SHORT PROBLEM
Going from the top of the data below, give again each line through the one containing "# a target, and", both ends kept.
— BEGIN —
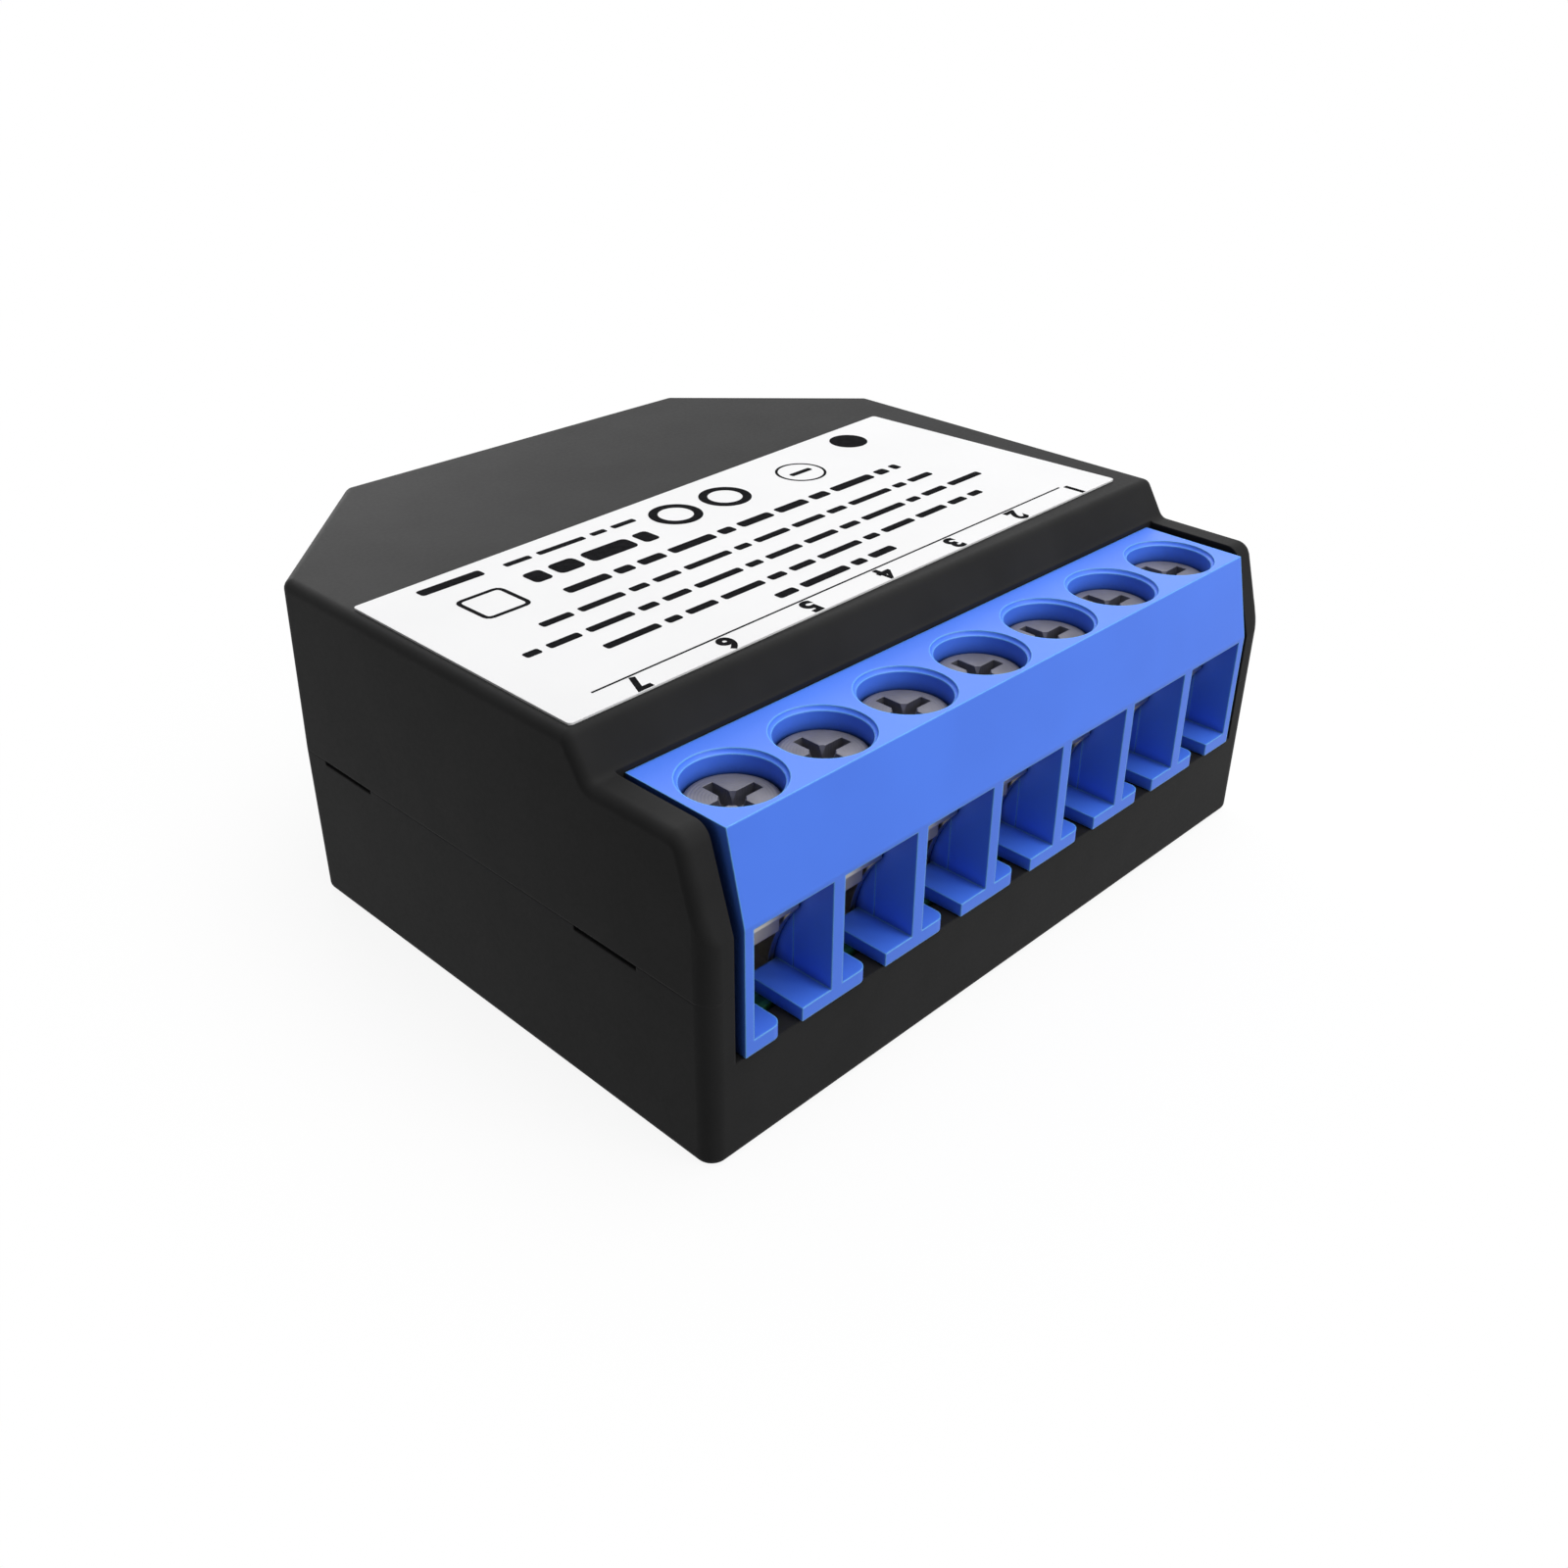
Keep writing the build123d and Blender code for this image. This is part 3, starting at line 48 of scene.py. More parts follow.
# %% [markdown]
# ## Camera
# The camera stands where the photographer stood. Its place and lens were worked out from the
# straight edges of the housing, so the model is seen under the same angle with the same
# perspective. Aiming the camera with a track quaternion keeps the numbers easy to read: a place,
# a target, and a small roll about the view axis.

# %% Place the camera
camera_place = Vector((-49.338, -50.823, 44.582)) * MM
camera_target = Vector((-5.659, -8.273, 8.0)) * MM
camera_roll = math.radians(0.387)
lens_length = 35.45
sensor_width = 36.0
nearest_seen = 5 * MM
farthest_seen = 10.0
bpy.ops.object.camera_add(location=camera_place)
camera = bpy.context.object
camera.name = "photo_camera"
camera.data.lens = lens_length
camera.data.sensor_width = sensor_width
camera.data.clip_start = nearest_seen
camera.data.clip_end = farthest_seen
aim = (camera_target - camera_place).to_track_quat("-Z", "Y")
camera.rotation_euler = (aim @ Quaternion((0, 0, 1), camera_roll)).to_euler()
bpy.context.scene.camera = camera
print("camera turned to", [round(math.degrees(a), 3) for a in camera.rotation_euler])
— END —
IN RESPONSE
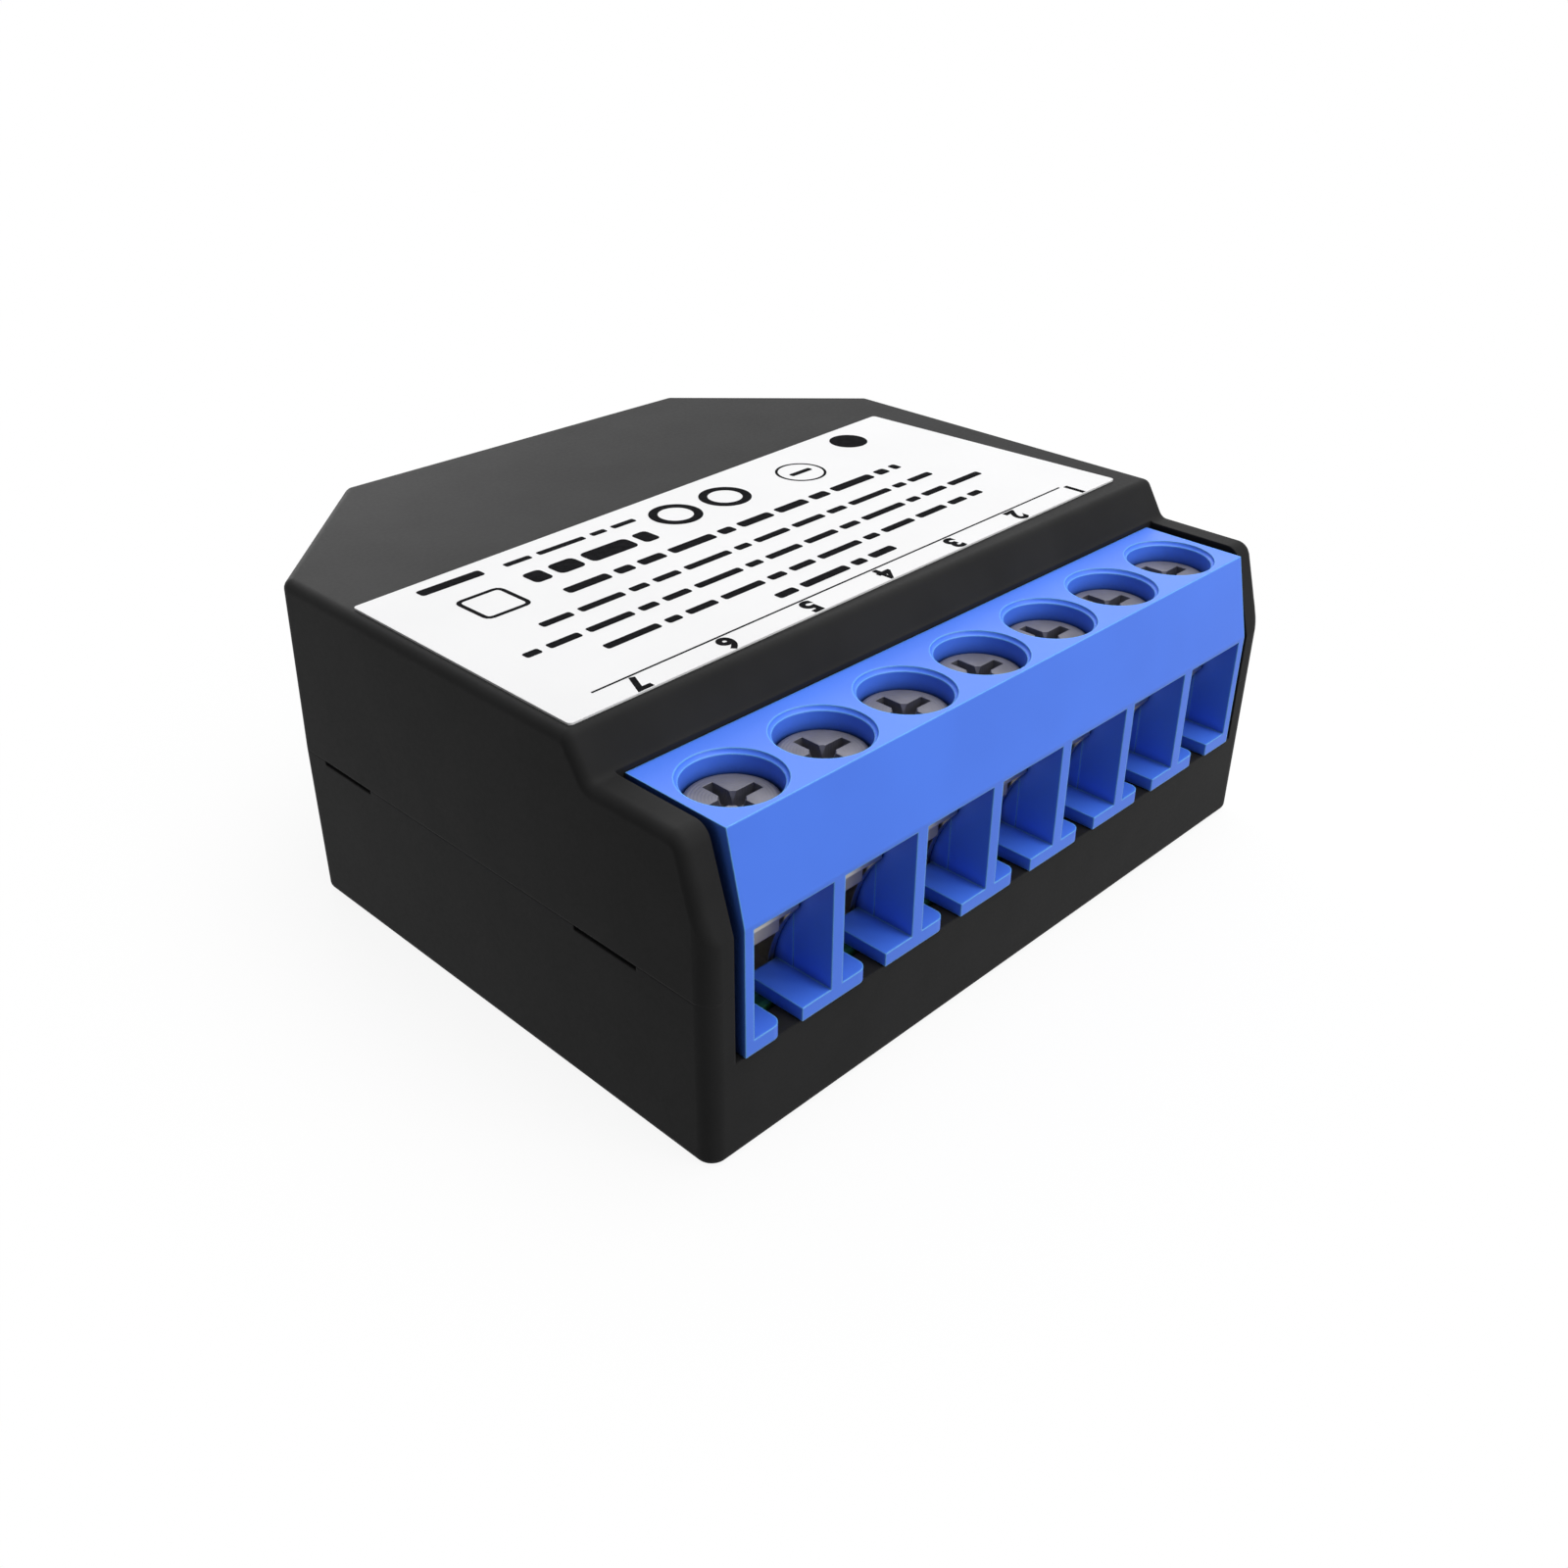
Keep writing the build123d and Blender code for this image. This is part 3, starting at line 48 of scene.py. More parts follow.
# %% [markdown]
# ## Camera
# The camera stands where the photographer stood. Its place and lens were worked out from the
# straight edges of the housing, so the model is seen under the same angle with the same
# perspective. Aiming the camera with a track quaternion keeps the numbers easy to read: a place,
# a target, and a small roll about the view axis.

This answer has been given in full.